SGA Ltd Strachan Group Architects 11 Zonnebries

  • Pou Auaha / Creative Director
    Pat de Pont
  • Ringatoi Matua / Design Director
    Pat de Pont
  • Ngā Kaimahi / Team Members
    Fritha Hobbs, Gaynor Eade, Maria Hosking
  • Kaitautoko / Contributors
    J R Hosking Carpenters & Co, Philbe Design
  • Client
    Tom Pasley & Veronika van Dijck

The name “Zonnebries” (Dutch meaning Sun/Wind) describes the house as a climate moderator and is a gesture to one of the client’s family heritage.

This is a long-term home for a growing family and located in suburban Auckland’s North Shore. The site has a moderate western slope with an eastern road boundary and a double width right of way to the northern boundary.
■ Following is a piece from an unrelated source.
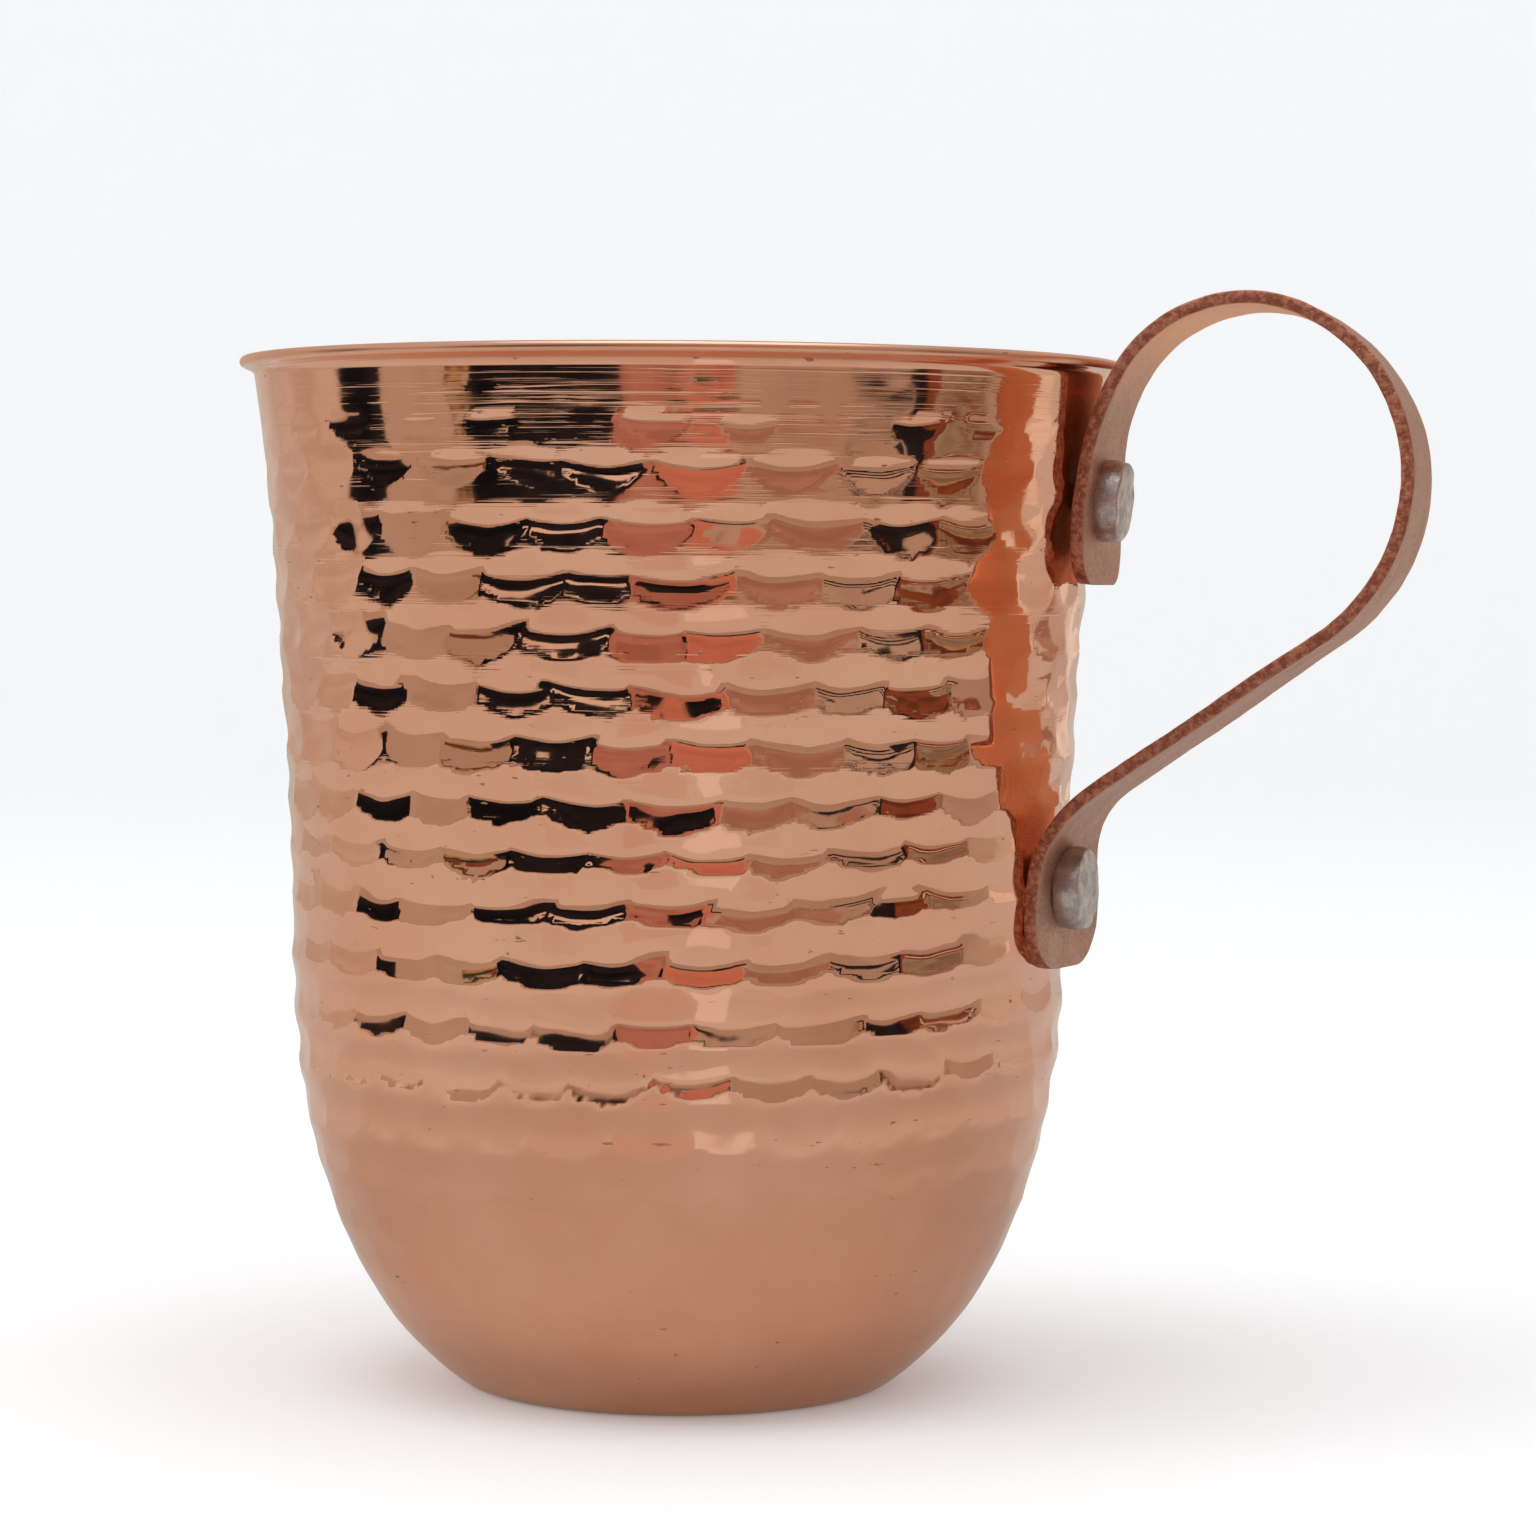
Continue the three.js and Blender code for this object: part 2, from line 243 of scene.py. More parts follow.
class Blows:
    """Every hammer print: its centre (angle, distance along the outside), depth and tilt."""

    def __init__(self):
        random = np.random.default_rng(SEED)
        rows = np.arange(-ROWS_BELOW, ROWS_ABOVE)
        shape = (len(rows), BLOWS_ROUND)
        start = outside.at_height(FIRST_ROW_HEIGHT)
        spread = 2 * math.pi / BLOWS_ROUND
        turns = np.arange(BLOWS_ROUND)[None, :]
        self.phase = ROW_PHASE + ROW_DRIFT * (rows - MIDDLE_ROW) + spread * 0.5 * (rows % 2)
        self.angle = self.phase[:, None] + spread * turns + random.normal(0, ANGLE_SPREAD, shape)
        self.along = start + ROW_PITCH * rows[:, None] + random.normal(0, ALONG_SPREAD, shape)
        self.along[-1] -= TOP_ROW_DROP
        low_rows = 1 - smoothstep(*HANDLE_LIFT_ENDS, rows)[:, None]
        near_handle = np.exp(-((half_turn(self.angle) / HANDLE_LIFT_REACH) ** 2))
        self.along += HANDLE_LIFT * low_rows * near_handle
        self.depth = np.interp(rows, *DEPTHS)[:, None] * random.uniform(WEAKEST, STRONGEST, shape)
        missing = (rows == ROWS_ABOVE - 1)[:, None] & (random.random(shape) < TOP_ROW_MISSING)
        self.depth = np.where(missing, -1.0, self.depth)
        self.side_tilt = random.normal(0, SIDE_TILT_SPREAD, shape)
        self.up_tilt = random.normal(0, UP_TILT_SPREAD, shape) + np.interp(rows, *LEANS)[:, None]
        self.twist = random.normal(0, TWIST_SPREAD, shape)
        self.up_curve = UP_CURVE * np.interp(rows, *ROUNDINGS)
        self.force = np.interp(rows, *FORCES)
        self.start, self.rows, self.spread = start, rows, spread

    def prints(self, angle, along):
        """For each point, the depths and slopes of the nine prints nearest to it."""
        radius = outside.radius(along)
        taper = (TAPER_RADIUS / np.maximum(radius, TAPER_LEAST)) ** TAPER_POWER
        row = np.rint((along - self.start) / ROW_PITCH).astype(int) - self.rows[0]
        for row_step in (-1, 0, 1):
            i = np.clip(row + row_step, 0, len(self.rows) - 1)
            column = np.rint((angle - self.phase[i]) / self.spread).astype(int)
            for column_step in (-1, 0, 1):
                k = (column + column_step) % BLOWS_ROUND
                s = radius * half_turn(angle - self.angle[i, k])
                t = along - self.along[i, k]
                curve = (SIDE_CURVE - SIDE_CURVE_CHANGE * np.tanh(t)) * taper
                change = SIDE_CURVE_CHANGE / np.cosh(t) ** 2 * taper
                up_curve = self.up_curve[i]
                fall = UP_SLOPE * UP_BEND * np.log(np.cosh(t / UP_BEND)) + up_curve * t * t / 2
                force = self.force[i]
                curve, change = curve * force, change * force
                depth = self.depth[i, k] * force - curve * s * s / 2 - fall * force
                side_tilt, up_tilt, twist = self.side_tilt[i, k], self.up_tilt[i, k], self.twist[i, k]
                depth = depth + side_tilt * s + up_tilt * t + twist * s * t
                side_slope = side_tilt - curve * s + twist * t
                up_slope = up_tilt + twist * s + change * s * s / 2
                up_slope = up_slope - force * (UP_SLOPE * np.tanh(t / UP_BEND) + up_curve * t)
                yield depth, side_slope, up_slope

    def deepest(self, angle, along):
        """Depth and slopes of the two deepest prints at each point. Untouched metal is 0."""
        best = np.zeros((3,) + angle.shape)
        second = np.full((3,) + angle.shape, -9.0)
        for one in self.prints(angle, along):
            one = np.stack(one)
            wins = one[0] > best[0]
            runs_up = ~wins & (one[0] > second[0])
            second = np.where(wins, best, np.where(runs_up, one, second))
            best = np.where(wins, one, best)
        return best, second

    def driven_in(self, angle, along):
        """How far the metal is driven in: the deepest print, run smoothly into the next one."""
        best, second = self.deepest(angle, along)
        change = np.hypot(best[1] - second[1], best[2] - second[2])
        to_ridge = (best[0] - second[0]) / np.maximum(change, LEAST_RIDGE)
        share = np.clip(1 - to_ridge / (RIDGE_WIDTH / 2), 0, 1)
        swell_top, swell_end = (self.start + row * ROW_PITCH for row in SWELL_ENDS)
        swell = SWELL * (1 - smoothstep(swell_top, swell_end, along))
        from_hollow = (along - outside.at_height(HOLLOW_HEIGHT)) / HOLLOW_REACH
        hollow = HOLLOW_DEPTH * np.exp(-(from_hollow**2))
        return best[0] + change * RIDGE_WIDTH / 8 * share**2 - swell + hollow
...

The right of way separation from the neighbouring house allows plenty of unobstructed sun and also access via a public walkway to the local beach reserve.

Two existing trees, a Golden Elm near the south eastern corner and a mature Puriri on the western boundary provided natural anchor points for the new house.

Living spaces, housed under the main gable, provide options for connection to each other and to the outdoors. The transparency through the main gable maintains a connection from the street through the east terrace, open plan kitchen and western deck to the Puriri at the rear of the site.

A 2-storey bedroom wing provides a master suite on the upper level with flexible options for nursery, office, work/media space and children’s spaces on the lower level connecting again to the rear courtyard and pool area.

The building is, for the most part, cooled and heated passively. Internally, exposed concrete floors provide thermal mass for passive solar control to moderate the internal temperature.

Doors & windows are protected with shade structures to suit their orientation and manipulated to provide controllable interior temperatures. The house promotes an awareness of the external environment and a deliberate way of living in that environment.

Inspiration for the gabled form and exterior materials has been taken from the ‘California Bungalow’ to help satisfy the Council’s heritage criteria for the zone. Dark stained timber weatherboards and corrugated metal roofing are contrasted with white-washed timber details & shade structures.
“...designers seeking different colour effects used oil based preservative treatments. ‘Stockholm tar’, also known as ‘hot tar’, gave the timber an even blackness while the pungent smelling creosote allowed the grain to show through and had a brownish tinge.”
(‘The Bungalow in New Zealand’, Jeremy Ashford)
Solid timber & veneered plywood is used internally to accentuate the ceiling plane and extensively in the cabinetry and built-in furniture.